Egan admits that Wedge men can be pretty tough on turkeys, goons—and the Newport Beach Body Surfing Association. "It's a joke," Egan says. "Nobody who lives anywhere in Newport is in it. Hardly any of them come to the Wedge, because they can't ride it. They give us bad names. They're the grubby ones. They're mostly younger guys. They asked me to join a few years ago. I'm 24. I told them I was too old for clubs. Sometimes if they do come to the Wedge we'll head-hop them. I say, 'Get the hell out of here, you with your water-polo hats on.' They wear water-polo hats. We can be a nasty group, I'll say."

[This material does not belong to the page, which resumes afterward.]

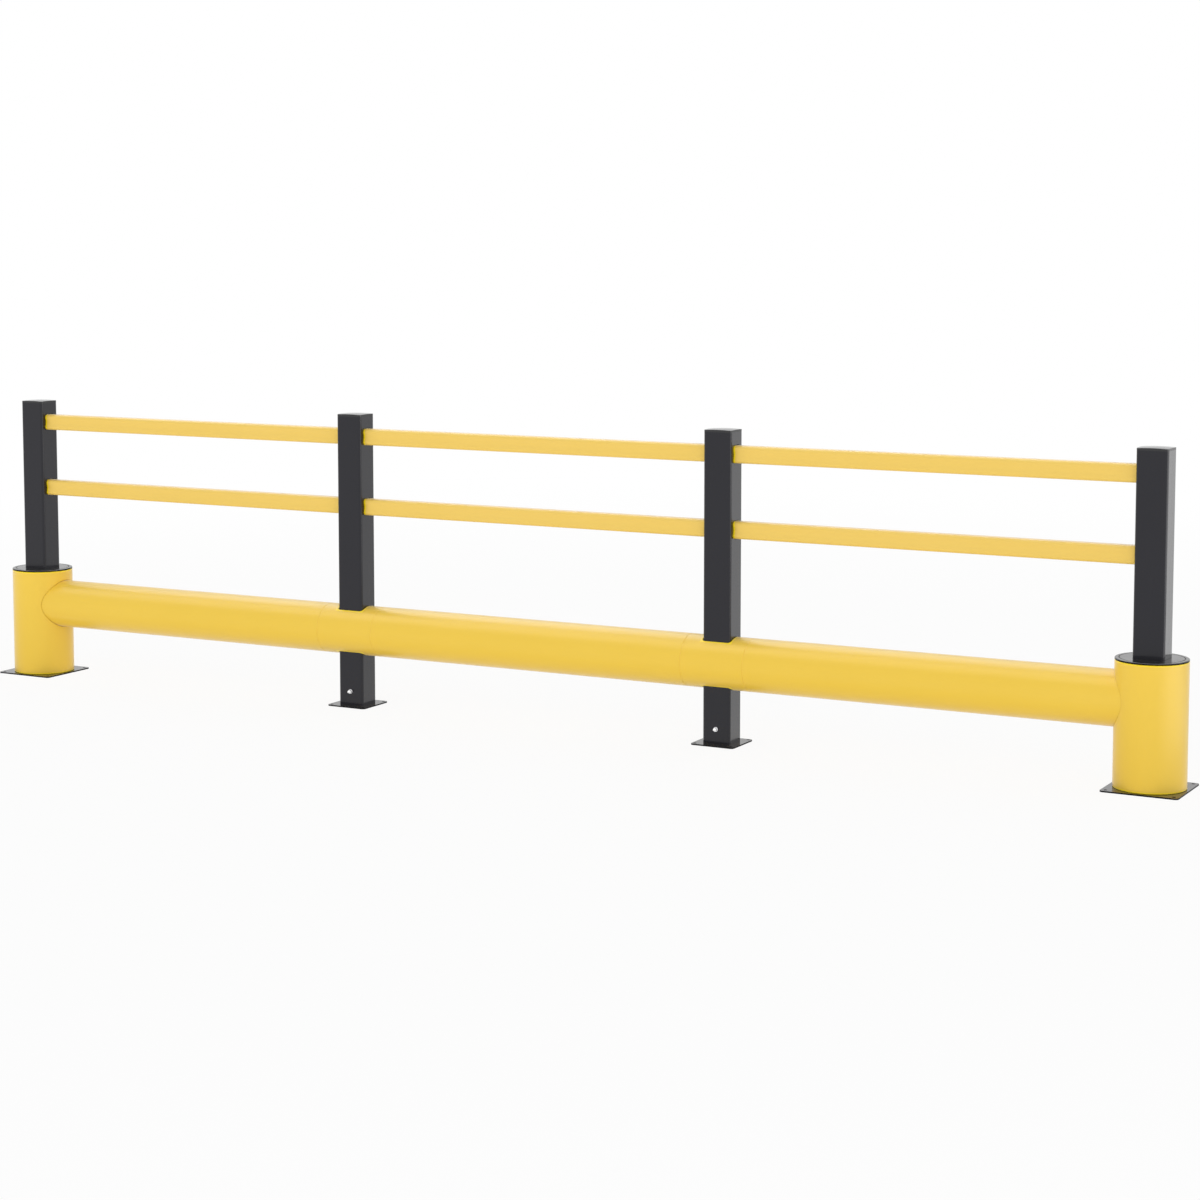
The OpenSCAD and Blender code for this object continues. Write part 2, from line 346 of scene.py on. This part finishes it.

"The Wedge guys are hogs," says a young surfer down the beach at 19th Street. "They hog every wave for themselves. I saw one of those guys—a Wedge hog—down at a beach in San Diego. They have all these old guys down there. Well, not really that old. But guys who think slow and surf straight off. You know, over the falls. Guys about 35. Anyway, this Wedge guy kept head-hopping these old guys and stealing all the waves. One old man said, 'You from the Wedge? One of those hard riders?' He said 'Wedge? Wedge? No, where's that?' He was laughing and laughing. Then he head-hopped the guy again. He was a miserable Wedge hog."